Passing by an
outdoor performance yesterday and witnessing a comedian totally bombing to the
point where the large audience was about to boo him off the stage, I suddenly
remembered that I hadn’t published anything about my recent visit to the
Whitney.
Aside from well-curated
selections from the Museum’s permanent collection now on view, the most
impressive art experience of the evening was walking into an unintentional
performance – a guided tour of the Koons exhibition in progress before a large,
rapt audience – and feeling as if
I had been transported into a remake of “Brave New World.”
My first thoughts about the work on view, gathered in a Facebook comment, were:
“…srsly…my
thought for the day on the Koons show is that the visually grotesque* has its
place in my aesthetic. The socially and psychologically grotesque not so much.

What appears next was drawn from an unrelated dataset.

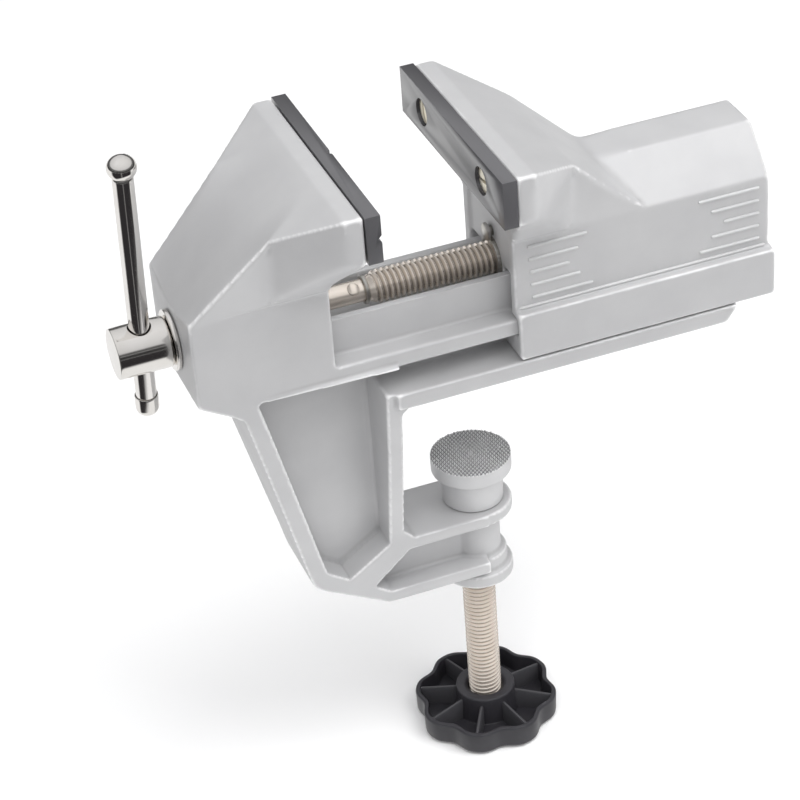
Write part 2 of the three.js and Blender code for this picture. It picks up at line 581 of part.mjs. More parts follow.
const handle = new THREE.Group();
handle.position.set(handleX, 0, SPINDLE.z);
handle.rotation.x = THREE.MathUtils.degToRad(HANDLE.tilt);
root.add(handle);
place('handle_bar', handleBar(), CHROME, [0, 0, 0], [0, 0, 0], handle);
place('handle_end_cap', handleEndCap(), CHROME, [0, 0, 0], [0, 0, 0], handle);

place('clamp_pad', clampPad(), CAST);
place('pad_snap_ring', padSnapRing(), STEEL);
place('clamp_screw', clampScrew(), NICKEL);
place('clamp_knob', clampKnob(), PLASTIC);
place('knob_nut', knobNut(), BRASS);

export default root;
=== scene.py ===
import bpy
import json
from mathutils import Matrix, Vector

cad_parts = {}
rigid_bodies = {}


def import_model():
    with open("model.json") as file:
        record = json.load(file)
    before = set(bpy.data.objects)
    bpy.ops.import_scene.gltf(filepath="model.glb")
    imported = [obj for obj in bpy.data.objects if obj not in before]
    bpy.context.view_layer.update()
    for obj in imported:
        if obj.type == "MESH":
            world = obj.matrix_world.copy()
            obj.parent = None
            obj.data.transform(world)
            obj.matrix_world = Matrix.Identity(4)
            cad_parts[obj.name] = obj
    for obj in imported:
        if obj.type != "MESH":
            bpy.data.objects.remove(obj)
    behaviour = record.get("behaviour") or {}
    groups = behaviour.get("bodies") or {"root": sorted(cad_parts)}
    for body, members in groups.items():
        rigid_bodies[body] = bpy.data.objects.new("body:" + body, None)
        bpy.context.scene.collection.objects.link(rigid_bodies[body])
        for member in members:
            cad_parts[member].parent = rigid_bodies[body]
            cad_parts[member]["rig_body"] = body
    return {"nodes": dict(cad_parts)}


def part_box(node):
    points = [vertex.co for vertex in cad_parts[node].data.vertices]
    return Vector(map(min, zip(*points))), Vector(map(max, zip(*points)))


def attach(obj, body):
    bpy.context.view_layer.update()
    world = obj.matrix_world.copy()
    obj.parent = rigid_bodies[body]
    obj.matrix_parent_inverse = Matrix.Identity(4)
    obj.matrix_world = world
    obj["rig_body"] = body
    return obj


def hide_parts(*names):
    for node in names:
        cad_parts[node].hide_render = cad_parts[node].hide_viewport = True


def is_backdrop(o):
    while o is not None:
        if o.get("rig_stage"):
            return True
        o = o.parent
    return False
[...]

I just don't know when to take it as satire and when to be repelled and very
afraid...srsly...”
But I had to ask myself,
“Why?” I am simply not one of those people who only considers “serious” art to
be art…
At the opening of Paul
McCarthy’s “WS” at Park Avenue, I
jumped for joy like a kid at Disneyland – he had built an enchanted bridge
between art and fun for the subversive pleasure of art-jaded grownups. Kara
Walker’s visual depth and dexterity allow her to gracefully hopscotch around
the lines of “taste”, eliciting a smile or a laugh even as we confront
prodigious grief and brutality. Her 2007 show at the Whitney was masterful. My multi-talented dear friend, the late Chris
Twomey**, played with sexuality and banal materials, particularly in her “XX”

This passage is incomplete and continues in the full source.